> Provided information

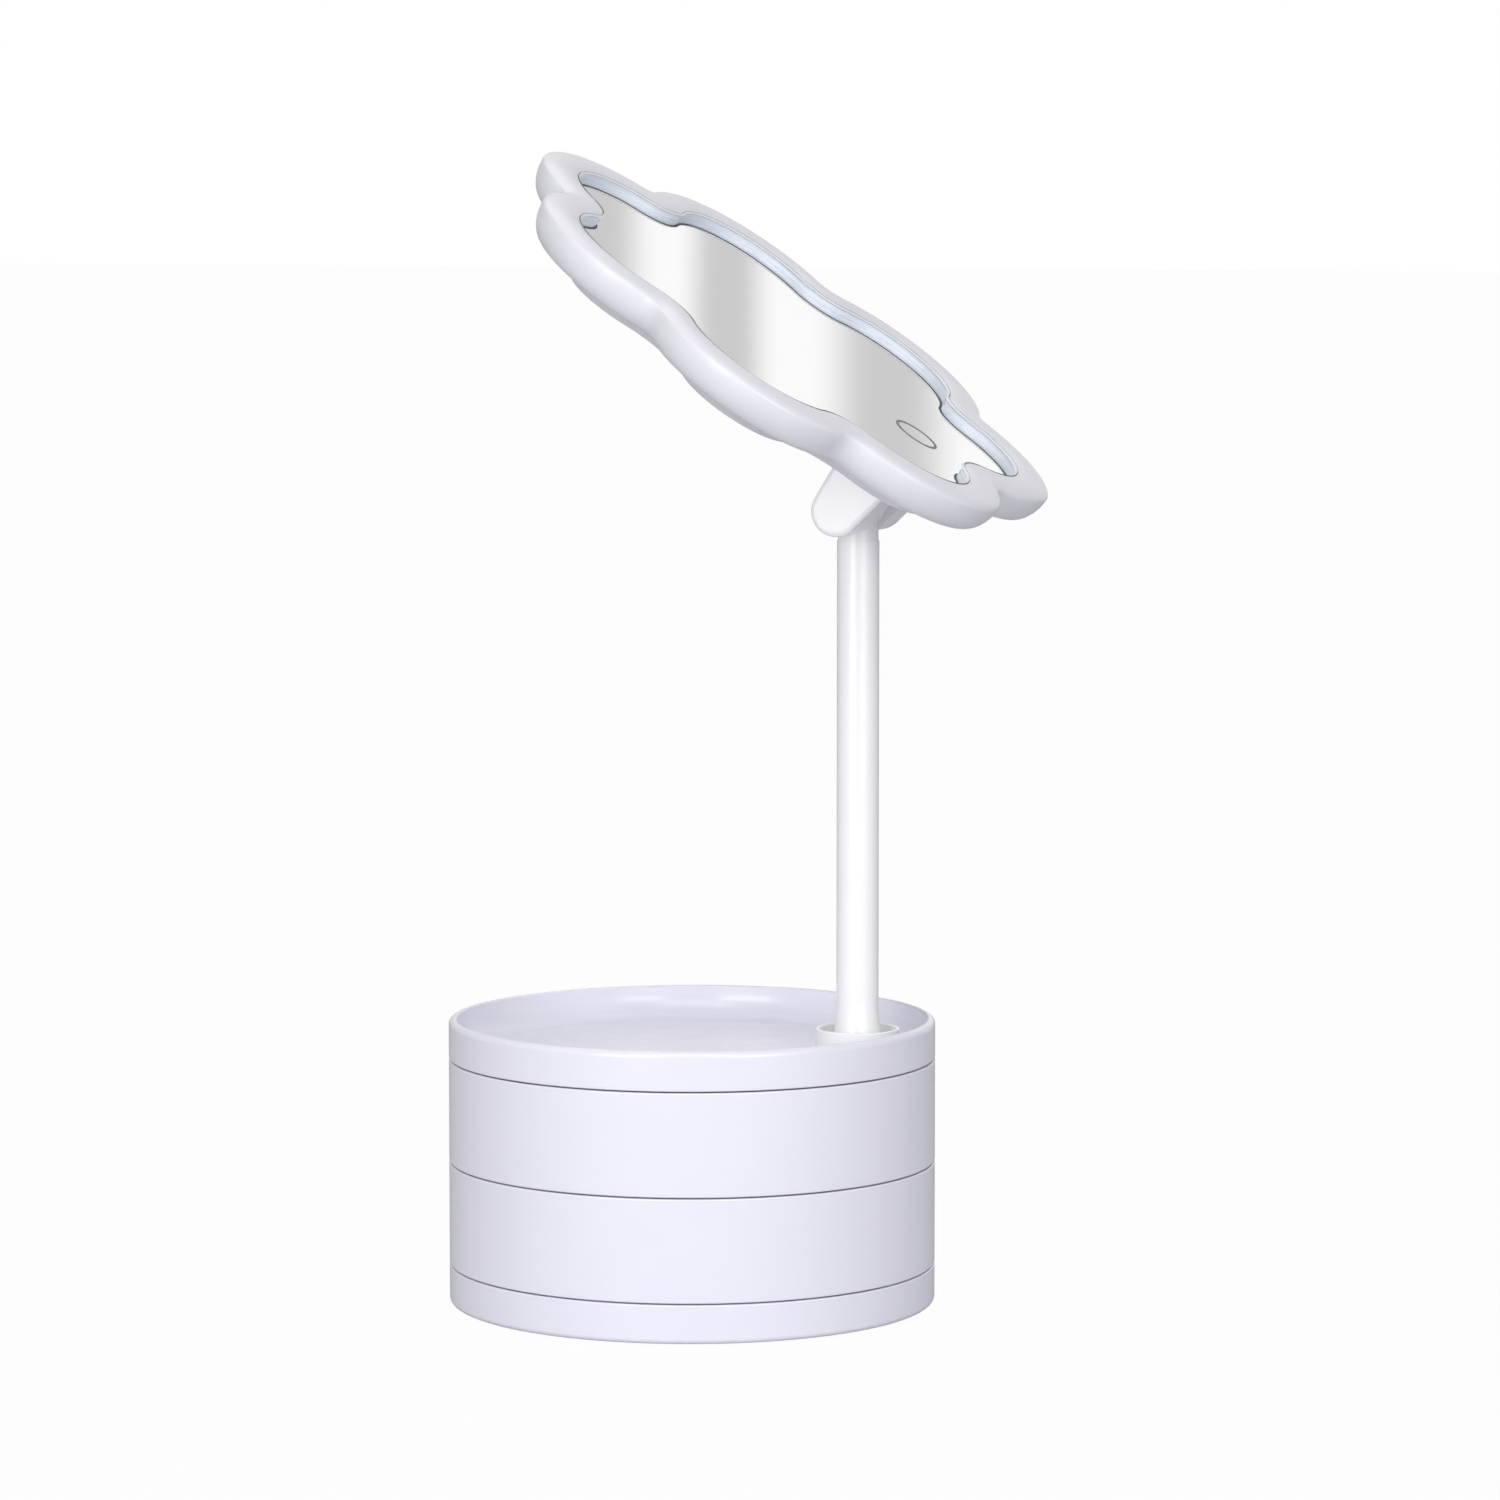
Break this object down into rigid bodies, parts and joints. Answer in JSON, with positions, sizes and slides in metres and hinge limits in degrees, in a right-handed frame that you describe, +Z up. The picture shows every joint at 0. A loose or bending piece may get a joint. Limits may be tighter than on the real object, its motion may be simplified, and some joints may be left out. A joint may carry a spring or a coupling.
{
  "type": "vanity mirror with drawers",
  "caption": "Petal-shaped lit vanity mirror that tilts and turns on a pole, standing on a round base with a dished tray and swing-out drawers.",
  "frame": {"origin": "centre of the base's non-slip pad, on the surface that the mirror stands on", "axes": "+Z up, parallel to the pole; -Y from the base's middle towards the pole and the side that the mirror looks to at rest; X along the tilt axis of the head"},
  "size_m": [0.1998, 0.1918, 0.3783],
  "materials": {
    "base_plastic": "moulded ABS, glossy, cool white with a lavender tint",
    "white_plastic": "moulded ABS, glossy, bright white",
    "silvered_glass": "silvered float glass",
    "light_guide": "milky acrylic light strip",
    "grey_print": "screen printed",
    "plated_steel": "zinc plated",
    "ballast_steel": "rolled plate",
    "slide_plastic": "acetal",
    "foam_pad": "closed-cell foam",
    "inner_plastic": "moulded ABS, matt",
    "circuit": "solder mask",
    "lamp_band": "flexible circuit, white",
    "lamp": "phosphor",
    "cell": "foil pouch",
    "contact": "plated"
  },
  "bodies": {
    "base": {"base_shell": "base_plastic", "base_pad": "foam_pad", "base_cover": "base_plastic", "base_screws": "plated_steel", "ballast_plate": "ballast_steel", "pivot_sleeve": "plated_steel", "sleeve_nut": "plated_steel", "glide_washers": "slide_plastic", "pole_collar": "white_plastic", "thrust_washer": "slide_plastic", "top_tray": "base_plastic"},
    "drawer_lower": {"drawer_lower": "base_plastic", "drawer_lower_bush": "slide_plastic"},
    "drawer_upper": {"drawer_upper": "base_plastic", "drawer_upper_bush": "slide_plastic"},
    "pole": {"pole_tube": "white_plastic", "pole_core": "plated_steel", "pole_washer": "plated_steel", "pole_nut": "plated_steel", "pole_knuckle": "white_plastic"},
    "head": {"front_bezel": "white_plastic", "mirror_glass": "silvered_glass", "touch_mark": "grey_print", "diffuser_ring": "light_guide", "led_band": "lamp_band", "led_chips": "lamp", "glass_carrier": "inner_plastic", "control_board": "circuit", "battery_pack": "cell", "touch_pad": "contact", "usb_socket": "plated_steel", "rear_cover": "white_plastic", "rear_screws": "plated_steel", "hinge_bracket": "white_plastic", "bracket_screws": "plated_steel", "hinge_bolt": "plated_steel", "hinge_nut": "plated_steel", "friction_washers": "slide_plastic", "hinge_cap": "white_plastic"}
  },
  "joints": [
    {"name": "drawer_lower_swing", "type": "hinge", "parent": "base", "child": "drawer_lower", "pos_m": [0, -0.0573, 0.0307], "axis": [0, 0, 1], "continuous": true},
    {"name": "drawer_upper_swing", "type": "hinge", "parent": "base", "child": "drawer_upper", "pos_m": [0, -0.0573, 0.06465], "axis": [0, 0, 1], "continuous": true},
    {"name": "pole_swivel", "type": "hinge", "parent": "base", "child": "pole", "pos_m": [0, -0.0573, 0.0897], "axis": [0, 0, 1], "continuous": true},
    {"name": "head_tilt", "type": "hinge", "parent": "pole", "child": "head", "pos_m": [0, -0.0573, 0.2633], "axis": [-1, 0, 0], "range_deg": [-69.6, 35.4]}
  ]
}
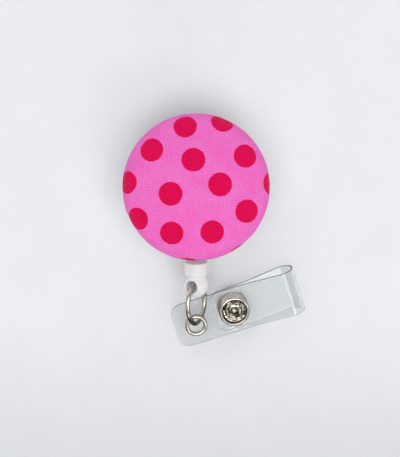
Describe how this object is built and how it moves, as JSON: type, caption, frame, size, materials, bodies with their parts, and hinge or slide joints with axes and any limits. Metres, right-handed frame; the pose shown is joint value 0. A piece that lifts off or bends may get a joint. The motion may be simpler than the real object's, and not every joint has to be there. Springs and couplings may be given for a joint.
{
  "type": "retractable badge reel",
  "caption": "Domed fabric-covered retractable badge reel with a cord end, wire link, clear snap strap for a badge and a swivel spring clip at the back.",
  "frame": {"origin": "on the spool axis, on the flat of the clip that the reel lies on", "axes": "+Z out of the fabric button, -Y the way the cord leaves, +X to the right seen from the front"},
  "size_m": [0.0476, 0.0605, 0.0234],
  "materials": {
    "cotton_print": "woven cotton, pink with crimson dots",
    "shell_metal": "plain",
    "adhesive": "matt",
    "case_plastic": "moulded, satin",
    "spool_plastic": "moulded",
    "spring_steel": "blued",
    "nylon_cord": "braided",
    "cord_end_plastic": "milky, glossy",
    "nickel": "bright nickel plate",
    "clip_steel": "bright plate on pressed steel",
    "clear_vinyl": "clear, soft, glossy"
  },
  "bodies": {
    "case": {"fabric_cover": "cotton_print", "button_shell": "shell_metal", "button_back_plate": "shell_metal", "adhesive_pad": "adhesive", "front_case": "case_plastic", "rear_case": "case_plastic", "cord_lead": "nylon_cord", "power_spring": "spring_steel"},
    "spool": {"spool": "spool_plastic", "cord_coil": "nylon_cord"},
    "cord": {"cord_tail": "nylon_cord"},
    "cord_end": {"cord_end": "cord_end_plastic"},
    "link": {"link_ring": "nickel"},
    "strap": {"strap_front_leaf": "clear_vinyl", "strap_eyelet": "nickel", "snap_post": "nickel", "snap_socket": "nickel"},
    "flap": {"strap_back_leaf": "clear_vinyl", "snap_stud": "nickel", "snap_cap": "nickel"},
    "clip": {"swivel_rivet": "nickel", "swivel_washer": "spool_plastic", "clip_base": "clip_steel", "clip_pin": "nickel", "clip_spring": "spring_steel"},
    "lever": {"clip_lever": "clip_steel"}
  },
  "joints": [
    {"name": "cord_pull", "type": "slide", "parent": "case", "child": "cord", "axis": [0, -1, 0], "range_m": [0, 0.86]},
    {"name": "spool_spin", "type": "hinge", "parent": "case", "child": "spool", "pos_m": [0, 0, 0.0105], "axis": [0, 0, 1], "range_deg": [-4800, 0], "deforming": ["power_spring"]},
    {"name": "cord_end_spin", "type": "hinge", "parent": "cord", "child": "cord_end", "pos_m": [0, -0.02535, 0.00882], "axis": [0, -0.9648, -0.263], "continuous": true},
    {"name": "link_swing", "type": "hinge", "parent": "cord_end", "child": "link", "pos_m": [0, -0.02535, 0.00882], "axis": [-0.5, -0.2278, 0.8355], "range_deg": [-60, 25]},
    {"name": "strap_swing", "type": "hinge", "parent": "link", "child": "strap", "pos_m": [0, -0.03587, 0.00596], "axis": [0.1078, -0.3418, 0.9336], "range_deg": [-108, 3]},
    {"name": "strap_open", "type": "hinge", "parent": "strap", "child": "flap", "pos_m": [0.02312, -0.02617, 0.00248], "axis": [0.2807, -0.8904, -0.3584], "range_deg": [0, 120]},
    {"name": "clip_swivel", "type": "hinge", "parent": "case", "child": "clip", "pos_m": [0, 0, 0.0065], "axis": [0, 0, 1], "continuous": true},
    {"name": "clip_jaw", "type": "hinge", "parent": "clip", "child": "lever", "pos_m": [0, 0.0055, 0.0029], "axis": [1, 0, 0], "range_deg": [0, 22], "stiffness_Nm_per_rad": 0.02, "springref_deg": -28.65, "deforming": ["clip_spring"]}
  ],
  "couplings": [
    {"joint": "spool_spin", "follows": "cord_pull", "rad_per_m": -97.04}
  ]
}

> Problem to solve
Count every line of the records that holds the string "limits". Write only the total.

> Correct output
2